The clever, Academy Award winning screenplay plays a brinksmanship job with good taste, with chaste double-entendres and the knowledge that smiling, wholesome Doris would indeed hop in the sack for the right man under the right circumstances. The point of the farce seems to be about preserving Day's virginity long enough for the mistaken identities and amorous deceptions to play themselves out.
It's hard to believe New Yorkers still had to have party lines in 1959, or at least people living in slick high-rise apartments. Pillow Talk uses the eavesdropping angle for its comedy hook and dresses up phone conversations with split screens that create sexy scenes that defeat the censor. Rock and Doris would never be allowed to share the same bathtub, but the matte line bisecting the screen allows them to sprawl in two tubs on opposite sides of the Panavision screen, and even get away with playing "footsie" with each other. It was considered risqué back then and is still too cute to be completely tame now.
There's also a high percentage of randy jokes and allusions, what with the eternally sexless Tony Randall failing to win Doris, even when he tries to buy her a Mercedes convertible. Rock tells him a story about marriage being like a forest tree cut down and floated down the river with all the other logs, whereupon Randall protests that if he could marry Doris, he'd be happy to have his branches cut off.
The sex politics are pretty thick. It's presumed that wealthy single professional woman Doris is still a cripple without a man to call her own, and as an example of female failure we're given Thelma Ritter in a two-joke role as a tippler with a problem riding elevators when hung over. When Doris finds a man she wants to marry, Thelma advises her to "get out of that (dressing) robe and rope him."
On the other hand, Hudson lives the bachelor life in a Hugh Hefner pad with a switch that automatically locks doors, dims lights and cues the makeout music. A second switch pops a fold-out bed out of a sofa. That's perfectly okay because literally every female he meets falls in a dead faint at his feet. Doris however, possesses that rare magic quality that women desperately need in the movies, the ability to make goons like Hudson fall in love.
The main farce situation that recurred in later Day/Hudson romps is the love-nest retreat, wherein Rock draws an amorously aroused Doris out to some hideaway shack, usually under false pretenses. There'll be a big tease while Doris demonstrates that she's "ready" to , uh, you know, and then something has to happen to interrupt at the last moment.
Pillow Talk handles all these situations with deft ease, including the requisite Doris Day song, this time handled nicely in a night club. Michael Gordon's direction uses the anamorphic screen well, and the split screen party line scenes aren't overdone or tacky. There's a good sidebar story with a hot-to-trot Nick Adams as a Harvard man trying to assault Day in his MG sports car, and Marcel Dalio, Lee Patrick and Allan Jenkins provide memorable support.

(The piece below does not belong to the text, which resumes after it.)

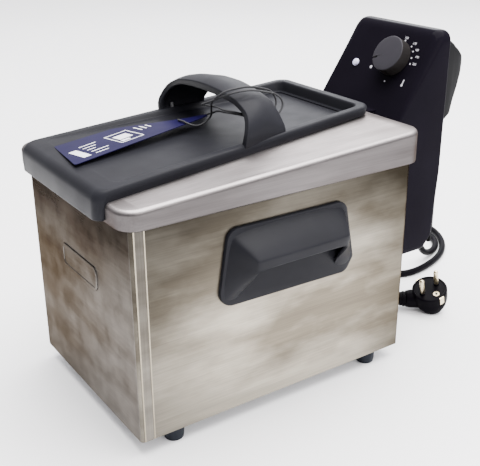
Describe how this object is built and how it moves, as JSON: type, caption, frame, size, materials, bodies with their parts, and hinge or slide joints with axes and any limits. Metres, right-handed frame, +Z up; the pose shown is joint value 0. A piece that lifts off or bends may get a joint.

Important to mention are the single-swinger trappings that looked so attractive to young people in 1959. Living alone in modern apartments with maids, the principals haven't any family to fuss with and the female in particular has an enviable freedom. How many girls in 1959 could carry on an affair and not have everyone from their kid sister to the milkman not find out about it? Miss Day's fashions were every bit as important as her acting, and the movie has a fine joke on Hollywood art direction when Doris gets to use her interior decorating skill to turn Hudson's pad into a bad taste nightmare that even terrifies a cat. Funny thing is that the horror-look has to be cued with a blast of music; romantic comedy decor would become even more garish as the decade wore on.
Oscar-winning writer Russell Rouse earlier wrote D.O.A., wrote and directed The Thief and produced the docu oddity U.F.O.. But he also was connected to The Oscar, a monster embarrassment that cooked many a goose in tinsel town.
Universal's peppy DVD of Pillow Talk has good color and sharpness and we only noticed some dirt on the titles and a bit of grain now and then. The audio was also good if a bit compressed in some of the songs. The enhanced picture doesn't hack off the jokes in the party line split-screen setups. A tacky original trailer is included to show how this monster hit was sold.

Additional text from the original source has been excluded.